Modeling code records:
##########

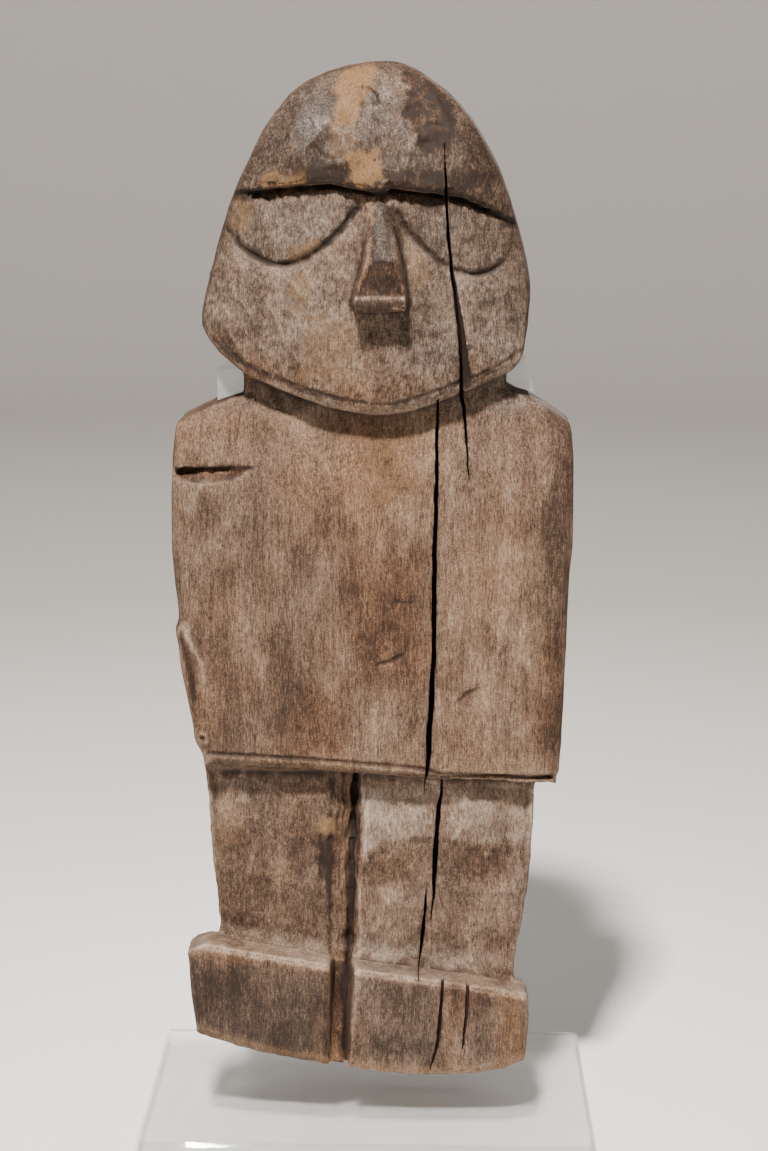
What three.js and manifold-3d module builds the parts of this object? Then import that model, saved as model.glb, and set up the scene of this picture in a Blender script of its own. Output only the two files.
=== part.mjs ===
// A carved wooden figure held up on a clear acrylic stand. Millimetres, +Z up, the figure faces -Y,
// and the origin is the middle of the stand's underside.
//
// The figure is one block of wood: a domed head with a brow ledge, half-moon eyes and a wedge nose,
// a tunic-like body, two legs parted by a groove, and block feet with a rocking underside. It can't
// stand by itself, so two clips glued to the stand's upright reach forward under its jaw.
import * as THREE from "three";
import { mergeVertices } from "three/addons/utils/BufferGeometryUtils.js";
import Module from "manifold-3d";

const wasm = await Module();
wasm.setup();

// ---- Driving dimensions ----

// The stand. All of it is one thickness of acrylic sheet.
const SHEET = 10;
const PLATE = { width: 230, depth: 150, bevel: 2 };
const UPRIGHT = { width: 90, middle: 5 };
const CLIP_REACH = 46; // how far the clips come forward of the upright
const GAP = 0.4; // left between pieces that touch

// The figure's own frame has its lowest point at height 0. It hangs this far above the plate.
const FLOAT = 22.7;
const FIGURE_Z = SHEET + FLOAT;

// Depths of the figure's faces. The front is towards -Y.
const FACE = -40;
const BROW = -43;
const NECK = -23;
const HEM = -34;
const LEGS = -25;
const FEET = -42;
const HEAD_BACK = 30;
const NECK_BACK = 22;
const BODY_BACK = 34;
const LEGS_BACK = 26;

// Heights on the figure.
const HEAD_TOP = 505.5;
const BROW_HEIGHT = 445;
const NOSE = { root: 441, tip: 394, base: 388.5, x: 5.7 };
const JAW_HEIGHT = 338;
const SHOULDER_HEIGHT = 334;
const HEM_HEIGHT = 155;
const FEET_HEIGHT = 58;

const EDGE_STEPS = 3; // facets in a rounded edge
const DEEP = 120; // more than the figure's thickness

// ---- Outlines, in the front view: x to the right, height up ----

// Each block of the figure has four sides, run round anticlockwise. A side is a smooth line from its
// first point, which is a corner of the block, to the first point of the next side.
const HEAD_SIDES = {
  bottom: [
    [-62, 357.5],
    [-45.5, 350],
    [-19, 341],
    [-2, JAW_HEIGHT],
    [14, 338.2],
    [46, 348.6],
  ],
  right: [
    [62, 355.5],
    [72.5, 361.5],
    [76, 378],
    [77.6, 398],
    [74.6, 416],
    [67.4, 439.5],
    [61, 456.6],
  ],
  top: [
    [50.3, 475.6],
    [41, 487],
    [30, 496],
    [19, 503.2],
    [8, HEAD_TOP],
    [-5, 504],
    [-22, 500],
    [-35, 493],
  ],
  left: [
    [-49.4, 475.6],
    [-58.8, 456.6],
    [-67, 438],
    [-74.2, 416.3],
    [-80.5, 391],
    [-81.8, 381],
    [-75.5, 369.5],
  ],
};

const NECK_SIDES = {
  bottom: [[-61.5, 322]],
  right: [[66.3, 322]],
  top: [[66.3, 372]],
  left: [[-61.5, 372]],
};

const BODY_SIDES = {
  bottom: [
    [-82, HEM_HEIGHT + 4.8],
    [-30, HEM_HEIGHT + 3.5],
    [30, HEM_HEIGHT - 1],
  ],
  right: [
    [94.9, HEM_HEIGHT - 4.3],
    [96.6, 180],
    [97.8, 215],
    [99.4, 255],
    [100.7, 285],
    [100.5, 316],
  ],
  top: [
    [98.6, SHOULDER_HEIGHT - 2],
    [85, 340],
    [66, 349.3],
    [10, 349],
    [-62, 344],
    [-81, 338.3],
  ],
  left: [
    [-95.5, SHOULDER_HEIGHT - 3],
    [-97.7, 303],
    [-97.3, 270],
    [-95, 240],
    [-90, 208],
    [-84.5, 178],
  ],
};

const LEGS_SIDES = {
  bottom: [
    [-71, 22],
    [-30, 12],
    [31, 4],
  ],
  right: [
    [70, 10],
    [72.5, 40],
    [78.3, 72],
    [82.6, 108],
    [84, 140],
  ],
  top: [[83.8, 170]],
  left: [
    [-83.5, 170],
    [-82.3, 145],
    [-79.5, 105],
    [-75.5, 68],
  ],
};

const FEET_SIDES = {
  bottom: [
    [-86.8, 20.3],
    [-60, 12.8],
    [-34, 7.8],
    [-11, 4.4],
    [15, 0.8],
    [34, 0],
    [58, 1.4],
    [73, 4],
  ],
  right: [
    [79.6, 8],
    [81.3, 25],
  ],
  top: [
    [80.6, 42.5],
    [40, 49.5],
    [0, FEET_HEIGHT - 3],
    [-45, FEET_HEIGHT + 4],
  ],
  left: [
    [-90.6, FEET_HEIGHT + 10.5],
    [-90, 45],
  ],
};

// ---- Depth of each face across the front view ----

const pair = ([x, z]) => new THREE.Vector2(x, z);
const ease = THREE.MathUtils.smoothstep;
// How far a face falls back at a distance from its middle line, reaching drop at half.
const fallOff = (distance, half, drop, power) =>
  drop * Math.pow(Math.abs(distance) / half, power);

const overBrow = (z) => Math.max(0, z - BROW_HEIGHT);
const faceFront = (x, z) =>
  FACE + fallOff(x - 2, 80, 12, 2.4) + 2.5 * ease(z, 395, 435) + fallOff(overBrow(z), 60, 20, 1.2);
const foreheadFront = (x, z) =>
  BROW + fallOff(x - 4, 72, 12, 2.3) + fallOff(overBrow(z), 60, 17, 2);
const headBack = (x, z) => HEAD_BACK - fallOff(x, 80, 10, 2.2) - fallOff(z - 415, 90, 9, 2);
const bodyFront = (x, z) => HEM + fallOff(x, 99, 5.5, 2.4) + 9 * ease(z, 285, 345);
const bodyBack = (x, z) => BODY_BACK - fallOff(x, 99, 7, 2.2) - 4 * ease(z, 300, 350);
const legsFront = (x) => LEGS + fallOff(x, 84, 3, 3);
const legsBack = (x) => LEGS_BACK - fallOff(x, 84, 5, 2.5);
const feetFront = (x) => FEET + fallOff(x, 90, 4, 3);

// ---- Solids ----

// The manifold solid of a closed geometry.
function solidOf(geometry) {
  const bare = new THREE.BufferGeometry();
  bare.setAttribute("position", geometry.getAttribute("position"));
  bare.setIndex(geometry.index);
  const merged = mergeVertices(bare, 1e-4);
  return new wasm.Manifold(
    new wasm.Mesh({
      numProp: 3,
      vertProperties: merged.attributes.position.array,
      triVerts: new Uint32Array(merged.index.array),
    }),
  );
}

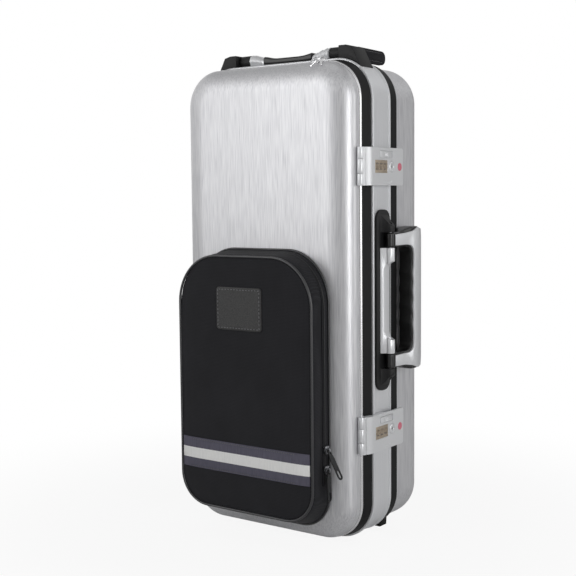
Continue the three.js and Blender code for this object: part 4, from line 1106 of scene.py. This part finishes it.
# Reflective tape, which follows the bag's crown back at both ends
webbing = {
    "x": (-93.4, 93.4), "y": (-105.5, -103.8), "z": (79.3, 115.5), "edge": 0.3,
    "slices": (70, 80, 88), "bends": {70: 0.3, 80: 0.5, 88: 0.8, 93: 1.2},
    "seamHalf": 76, "seamIn": 1.8,
}


def sewnTape():
    s = webbing
    tape = addBox("reflectiveTape", *zip(s["x"], s["y"], s["z"]))
    edit(tape)
    for x in [-x for x in reversed(s["slices"])] + list(s["slices"]):
        sliceAcross(0, x)
    for x, back in s["bends"].items():
        pick("VERT", lambda v: abs(v.co.x) > (x - 1) * mm)
        bpy.ops.transform.translate(value=(0, back * mm, 0))
    done()
    soften(tape, s["edge"])
    return tape


def tapeSeams():
    s = webbing
    heights = (s["z"][0] + s["seamIn"], s["z"][1] - s["seamIn"])
    half, y = s["seamHalf"], s["y"][0]
    return fuse(*[sewnRow("tapeSeam", (-half, y, z), (half, y, z)) for z in heights])


settle(sewnTape(), finishes["tape"], "lid", "tape_cloth", "pocket_tape")
settle(tapeSeams(), finishes["thread"], "lid", "tape_cloth")
print("patch and tape made")


# Linings: the foam's form, rounded all over as padding is
linings = {"voxel": 2.5, "rounds": 10,
           "pieces": {"base_liner": ("baseLining", "base"), "lid_liner": ("lidLining", "lid")}}
for node, (name, body) in linings["pieces"].items():
    padding = mergedCopy(node, name)
    done()
    remeshRound(padding, linings["voxel"], linings["rounds"])
    settle(padding, finishes["plush"], body, "plush", node)
print("linings made")


# Floor, which shows as white to the camera further out and keeps the shadow near the case
floorSheet = {"z": -1.45, "side": 12, "fade": (0.2, 0.7), "nearLevel": 0.9}


def studioFloor():
    s = floorSheet
    clearPick()
    bpy.ops.mesh.primitive_plane_add(size=1, location=(0, 0, s["z"] * mm))
    floor = bpy.context.object
    floor.name = "studioFloor"
    floor.scale = (s["side"], s["side"], 1)
    fixPlace(floor)
    material, tree, shader, place = startMaterial("palePaper", Roughness=0.9)  # matt paper roll
    shader.inputs["Base Color"].default_value = hexColour("F2F2F2")
    light = addNode(tree, "ShaderNodeLightPath")
    glow = addNode(tree, "ShaderNodeEmission", None, {"Color": (1, 1, 1, 1), "Strength": 1.0})
    far = addNode(tree, "ShaderNodeVectorMath", {"operation": "LENGTH"}, {0: place})
    fade = addNode(tree, "ShaderNodeMapRange", {"interpolation_type": "SMOOTHSTEP"}, {
        "Value": far.outputs["Value"], "From Min": s["fade"][0], "From Max": s["fade"][1],
        "To Min": s["nearLevel"], "To Max": 1.0})
    seen = addMath(tree, "MULTIPLY", light.outputs["Is Camera Ray"], fade.outputs[0])
    mixed = addNode(tree, "ShaderNodeMixShader", None, {
        0: seen, 1: shader.outputs[0], 2: glow.outputs[0]})
    tree.links.new(mixed.outputs[0], tree.nodes["Material Output"].inputs["Surface"])
    floor.data.materials.append(material)


# The room is darker overhead, round the camera, far right and behind, and metal shows that.
# Each dark side has its direction, and the cosines at which it starts and is full.
darkSides = {
    "overhead": ((0, 0, 1), 0.4, 0.85), "cameraSide": ((0.36, -0.93, 0.05), 0.9, 0.985),
    "farRight": ((0.57, 0.82, 0.0), 0.84, 0.985), "behind": ((-0.05, 1.0, 0.0), 0.8, 0.97),
}
roomLight = {"soft": 0.24, "darkest": 0.35}


def studioWorld():
    world = bpy.data.worlds.new("studioWorld")
    bpy.context.scene.world = world
    world.use_nodes = True
    tree = world.node_tree
    tree.nodes.clear()
    rays = addNode(tree, "ShaderNodeLightPath").outputs
    mirror = addMath(tree, "MAXIMUM", rays["Is Glossy Ray"], rays["Is Transmission Ray"])
    shown = addMath(tree, "MAXIMUM", rays["Is Camera Ray"], mirror)
    toward = addNode(tree, "ShaderNodeTexCoord").outputs["Generated"]
    level = 1.0
    for aim, start, end in darkSides.values():
        near = addNode(tree, "ShaderNodeVectorMath", {"operation": "DOT_PRODUCT"}, {
            0: toward, 1: aim})
        dim = addNode(tree, "ShaderNodeMapRange", {"interpolation_type": "SMOOTHSTEP"}, {
            "Value": near.outputs["Value"], "From Min": start, "From Max": end,
            "To Min": 1.0, "To Max": roomLight["darkest"]})
        level = addMath(tree, "MULTIPLY", dim.outputs[0], level)
    seen = addMath(tree, "MAXIMUM", rays["Is Camera Ray"], level)
    white = (1, 1, 1, 1)
    soft = addNode(tree, "ShaderNodeBackground", None, {
        "Color": white, "Strength": roomLight["soft"]})
    full = addNode(tree, "ShaderNodeBackground", None, {"Color": white, "Strength": seen})
    both = addNode(tree, "ShaderNodeMixShader", None, {
        0: shown, 1: soft.outputs[0], 2: full.outputs[0]})
    addNode(tree, "ShaderNodeOutputWorld", None, {"Surface": both.outputs[0]})


# Lamps: place, aim and size in metres, and power in watts
lamps = {
    "keySoftbox": ((-1.05, -2.05, 0.9), (0, 0, 0.3), (1.2, 1.6), 12.5),
    "rightStrip": ((1.9, -0.95, 0.3), (0, 0, 0.25), (0.45, 1.6), 17),
    "backRightSoftbox": ((1.9, 0.85, 0.4), (0, 0, 0.28), (0.9, 1.3), 6),
    "topSoftbox": ((-0.2, -0.2, 2.2), (0, 0, 0.3), (1.2, 1.2), 2),
}


def addLamp(name, place, aim, size, power):
    clearPick()
    bpy.ops.object.light_add(type="AREA", location=place)
    lamp = bpy.context.object
    lamp.name = name
    lamp.data.shape = "RECTANGLE"
    lamp.data.size, lamp.data.size_y = size
    lamp.data.energy = power
    lamp.rotation_euler = (Vector(aim) - Vector(place)).to_track_quat("-Z", "Y").to_euler()


# Camera: place in metres, angles in degrees, lens in mm, as fitted to the photograph
view = {"place": (0.7903, -1.0887, 0.4047), "turn": 36.303, "rise": 4.832, "roll": -0.537,
        "lens": 68.774}


def photoCamera():
    turn, rise, roll = (math.radians(view[key]) for key in ("turn", "rise", "roll"))
    flat = math.cos(rise)
    back = Vector((math.sin(turn) * flat, -math.cos(turn) * flat, math.sin(rise)))
    right = (-back).cross(Vector((0, 0, 1))).normalized()
    up = right.cross(-back)
    across = math.cos(roll) * right + math.sin(roll) * up
    above = -math.sin(roll) * right + math.cos(roll) * up
    clearPick()
    bpy.ops.object.camera_add(location=view["place"])
    camera = bpy.context.object
    camera.data.lens = view["lens"]
    camera.data.sensor_width = 36
    turned = Matrix((across, above, back)).transposed().to_4x4()
    camera.matrix_world = Matrix.Translation(view["place"]) @ turned
    bpy.context.scene.camera = camera


studioFloor()
studioWorld()
for name, settings in lamps.items():
    addLamp(name, *settings)
photoCamera()
bpy.context.scene.view_settings.view_transform = "Standard"
print("studio ready")
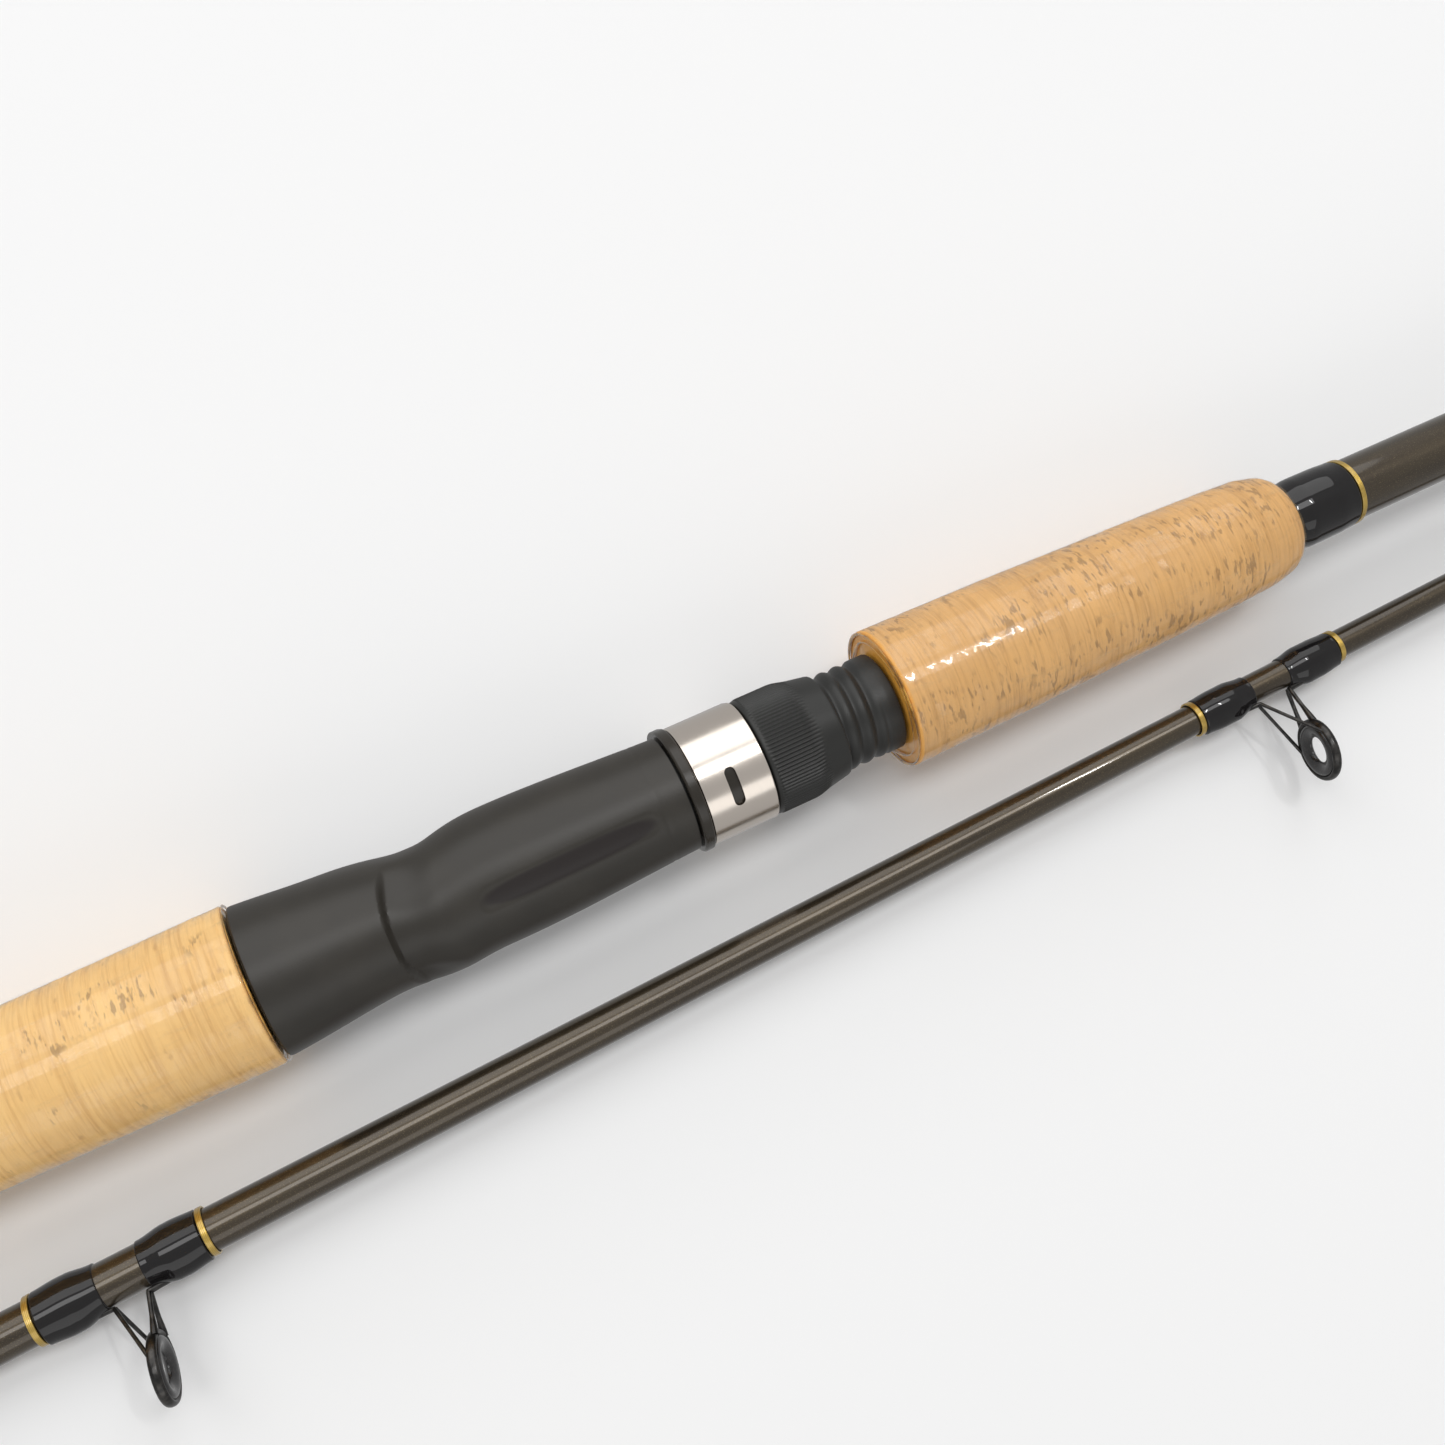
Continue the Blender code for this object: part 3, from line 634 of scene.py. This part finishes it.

##########

Given instruction: Print only the lines from the top of the data above down to the line holding "const FIGURE_Z = SHEET + FLOAT;", inclusive.

Answer for the task:
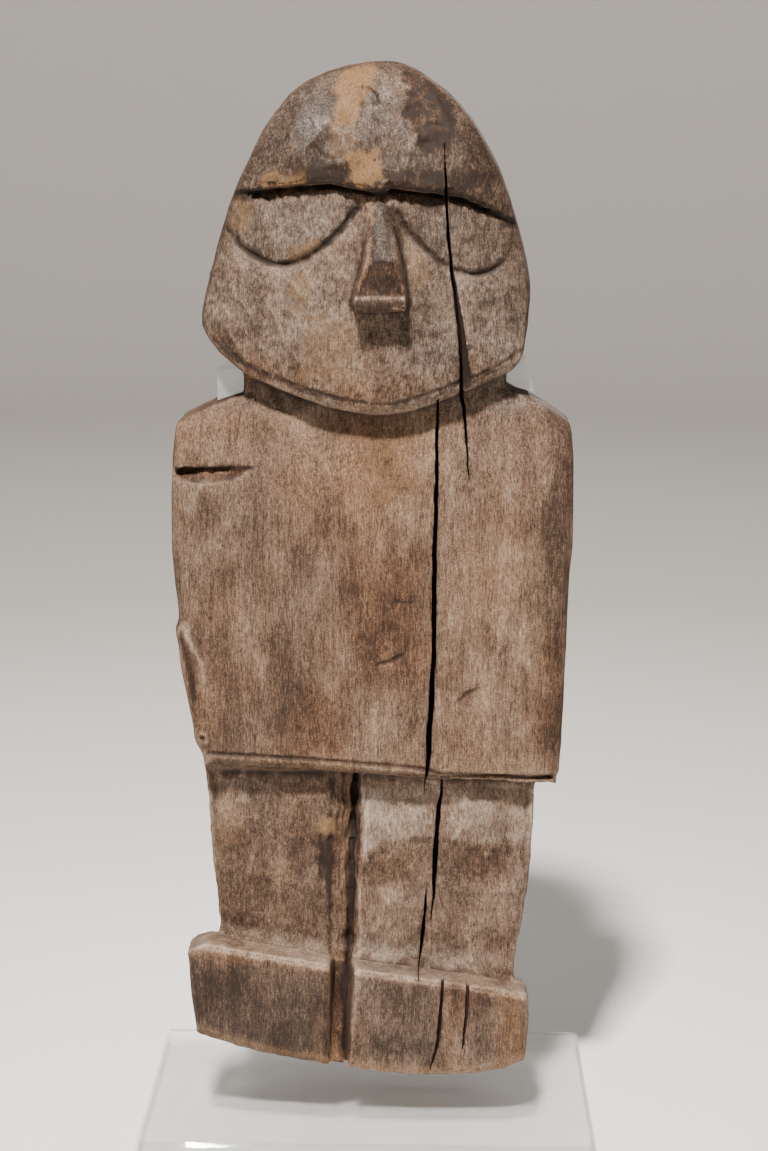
What three.js and manifold-3d module builds the parts of this object? Then import that model, saved as model.glb, and set up the scene of this picture in a Blender script of its own. Output only the two files.
=== part.mjs ===
// A carved wooden figure held up on a clear acrylic stand. Millimetres, +Z up, the figure faces -Y,
// and the origin is the middle of the stand's underside.
//
// The figure is one block of wood: a domed head with a brow ledge, half-moon eyes and a wedge nose,
// a tunic-like body, two legs parted by a groove, and block feet with a rocking underside. It can't
// stand by itself, so two clips glued to the stand's upright reach forward under its jaw.
import * as THREE from "three";
import { mergeVertices } from "three/addons/utils/BufferGeometryUtils.js";
import Module from "manifold-3d";

const wasm = await Module();
wasm.setup();

// ---- Driving dimensions ----

// The stand. All of it is one thickness of acrylic sheet.
const SHEET = 10;
const PLATE = { width: 230, depth: 150, bevel: 2 };
const UPRIGHT = { width: 90, middle: 5 };
const CLIP_REACH = 46; // how far the clips come forward of the upright
const GAP = 0.4; // left between pieces that touch

// The figure's own frame has its lowest point at height 0. It hangs this far above the plate.
const FLOAT = 22.7;
const FIGURE_Z = SHEET + FLOAT;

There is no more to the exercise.